Indeed, it is the vibrancy and spontaneity of the stroke, coupled with the softness of the estompe - especially in the depiction of the model’s gaze – that bring to mind Aragon’s poem, Les Yeux d’Elsa. The convergence of this drawing and the words of the poem is a clear corroboration of Aragon’s writings on Matisse: “And so Henri Matisse, in dreaming about Baudelaire’s poems, has learned, […] to seek unity of text and image with the sole resource of the human face. […] One should read the poem whilst gazing at this portrait: to see the portrait brought to life by the words” (L. Aragon, Henri Matisse, Roman, Paris, 2013, vol. II, p. 435).

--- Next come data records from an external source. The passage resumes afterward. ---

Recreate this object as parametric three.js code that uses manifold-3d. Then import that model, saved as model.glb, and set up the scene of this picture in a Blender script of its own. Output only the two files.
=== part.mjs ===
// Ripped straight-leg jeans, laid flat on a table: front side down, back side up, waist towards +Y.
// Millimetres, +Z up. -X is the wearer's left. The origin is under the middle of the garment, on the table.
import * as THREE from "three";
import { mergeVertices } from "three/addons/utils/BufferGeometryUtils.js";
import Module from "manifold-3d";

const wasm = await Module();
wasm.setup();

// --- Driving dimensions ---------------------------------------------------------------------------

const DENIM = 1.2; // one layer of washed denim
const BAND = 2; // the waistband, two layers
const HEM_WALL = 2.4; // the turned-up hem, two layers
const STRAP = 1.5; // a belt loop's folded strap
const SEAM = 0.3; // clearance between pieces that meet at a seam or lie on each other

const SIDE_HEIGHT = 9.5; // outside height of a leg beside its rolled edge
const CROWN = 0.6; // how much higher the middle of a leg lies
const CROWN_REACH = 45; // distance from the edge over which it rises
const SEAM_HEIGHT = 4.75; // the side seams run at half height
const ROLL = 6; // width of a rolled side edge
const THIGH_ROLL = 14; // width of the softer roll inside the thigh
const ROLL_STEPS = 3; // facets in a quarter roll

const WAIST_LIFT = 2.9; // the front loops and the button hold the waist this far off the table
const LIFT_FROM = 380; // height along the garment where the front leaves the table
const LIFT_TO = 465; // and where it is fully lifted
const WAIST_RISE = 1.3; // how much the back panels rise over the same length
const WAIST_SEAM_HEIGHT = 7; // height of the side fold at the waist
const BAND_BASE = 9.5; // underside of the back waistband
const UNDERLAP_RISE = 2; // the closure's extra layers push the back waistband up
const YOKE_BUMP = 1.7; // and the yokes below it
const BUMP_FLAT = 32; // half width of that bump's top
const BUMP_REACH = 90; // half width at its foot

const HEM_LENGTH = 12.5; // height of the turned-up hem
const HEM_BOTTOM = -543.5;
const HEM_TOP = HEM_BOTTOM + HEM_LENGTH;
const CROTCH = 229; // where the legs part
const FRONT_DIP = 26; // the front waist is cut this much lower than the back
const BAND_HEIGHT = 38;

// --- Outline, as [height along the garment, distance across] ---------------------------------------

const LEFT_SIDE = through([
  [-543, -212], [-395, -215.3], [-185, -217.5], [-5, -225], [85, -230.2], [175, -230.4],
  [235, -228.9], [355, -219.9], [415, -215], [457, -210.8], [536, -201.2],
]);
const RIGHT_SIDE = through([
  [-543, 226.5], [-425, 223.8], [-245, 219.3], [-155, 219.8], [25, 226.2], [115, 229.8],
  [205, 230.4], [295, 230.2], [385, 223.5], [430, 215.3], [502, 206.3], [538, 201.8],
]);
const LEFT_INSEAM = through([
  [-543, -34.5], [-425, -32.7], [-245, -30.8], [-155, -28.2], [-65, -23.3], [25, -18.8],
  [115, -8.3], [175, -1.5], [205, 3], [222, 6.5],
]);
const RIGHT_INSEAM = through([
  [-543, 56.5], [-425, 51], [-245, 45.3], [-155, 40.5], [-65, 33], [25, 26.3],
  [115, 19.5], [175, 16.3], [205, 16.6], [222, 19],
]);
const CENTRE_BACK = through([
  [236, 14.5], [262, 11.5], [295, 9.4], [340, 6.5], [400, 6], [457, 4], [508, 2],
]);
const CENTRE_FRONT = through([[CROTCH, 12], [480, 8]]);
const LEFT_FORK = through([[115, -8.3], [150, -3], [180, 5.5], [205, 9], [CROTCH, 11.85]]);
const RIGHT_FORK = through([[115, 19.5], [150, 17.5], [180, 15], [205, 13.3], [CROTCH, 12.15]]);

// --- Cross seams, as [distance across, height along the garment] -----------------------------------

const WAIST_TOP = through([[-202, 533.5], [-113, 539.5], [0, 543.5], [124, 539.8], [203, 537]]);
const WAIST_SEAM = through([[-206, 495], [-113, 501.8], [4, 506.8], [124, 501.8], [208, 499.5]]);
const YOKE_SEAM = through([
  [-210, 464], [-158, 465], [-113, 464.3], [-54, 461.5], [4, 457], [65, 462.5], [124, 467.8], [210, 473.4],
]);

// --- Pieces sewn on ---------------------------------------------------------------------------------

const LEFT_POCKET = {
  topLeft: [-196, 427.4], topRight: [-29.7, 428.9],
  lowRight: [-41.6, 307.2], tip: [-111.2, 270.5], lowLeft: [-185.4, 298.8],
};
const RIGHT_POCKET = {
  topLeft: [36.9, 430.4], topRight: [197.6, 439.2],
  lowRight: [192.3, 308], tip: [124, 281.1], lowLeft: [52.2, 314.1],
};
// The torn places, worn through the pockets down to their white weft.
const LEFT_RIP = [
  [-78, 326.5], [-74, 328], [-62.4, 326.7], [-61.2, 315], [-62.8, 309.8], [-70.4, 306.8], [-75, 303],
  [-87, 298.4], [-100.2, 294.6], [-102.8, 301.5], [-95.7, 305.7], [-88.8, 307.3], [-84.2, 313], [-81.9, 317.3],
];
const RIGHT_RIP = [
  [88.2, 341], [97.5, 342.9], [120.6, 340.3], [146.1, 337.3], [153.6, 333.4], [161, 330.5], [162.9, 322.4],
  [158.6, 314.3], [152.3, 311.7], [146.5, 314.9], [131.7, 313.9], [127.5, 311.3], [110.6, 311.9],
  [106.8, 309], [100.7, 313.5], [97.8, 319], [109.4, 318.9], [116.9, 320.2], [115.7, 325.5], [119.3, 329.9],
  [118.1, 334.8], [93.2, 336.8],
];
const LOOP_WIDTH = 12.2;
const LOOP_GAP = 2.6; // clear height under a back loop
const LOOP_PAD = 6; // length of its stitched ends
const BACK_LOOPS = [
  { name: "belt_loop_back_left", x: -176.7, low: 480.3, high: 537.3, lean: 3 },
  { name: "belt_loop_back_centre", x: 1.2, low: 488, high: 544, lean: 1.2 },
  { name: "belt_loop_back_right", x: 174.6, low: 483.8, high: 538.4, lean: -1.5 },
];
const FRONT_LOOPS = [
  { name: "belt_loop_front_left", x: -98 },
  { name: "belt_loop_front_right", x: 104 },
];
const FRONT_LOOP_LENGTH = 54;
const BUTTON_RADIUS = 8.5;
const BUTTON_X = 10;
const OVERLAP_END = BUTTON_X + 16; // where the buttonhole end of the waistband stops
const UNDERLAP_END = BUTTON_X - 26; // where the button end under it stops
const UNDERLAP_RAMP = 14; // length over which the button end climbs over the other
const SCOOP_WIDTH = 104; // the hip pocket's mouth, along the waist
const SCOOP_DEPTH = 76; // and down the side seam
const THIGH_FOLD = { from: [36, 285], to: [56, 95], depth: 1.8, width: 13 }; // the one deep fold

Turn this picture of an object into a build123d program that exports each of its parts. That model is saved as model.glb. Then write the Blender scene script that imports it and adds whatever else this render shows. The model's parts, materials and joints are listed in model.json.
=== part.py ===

The present drawing, which would serve as a template for a range of works in ink portraying Elsa, illustrates the artist’s repetition-based approach. Indeed, in 1939 Matisse explained that his pen drawings were “always preceded by studies made in a less rigorous medium than pure line, such as charcoal or stump drawing, which allows me to consider simultaneously the character of the model, her human expression, the quality of the surrounding light, the atmosphere and all that can only be expressed by drawing” (H. Matisse, ‘Notes of a Painter on his Drawing”, quoted in J. Flam, ed., Matisse on Art, Berkeley, 1995, p. 130-131).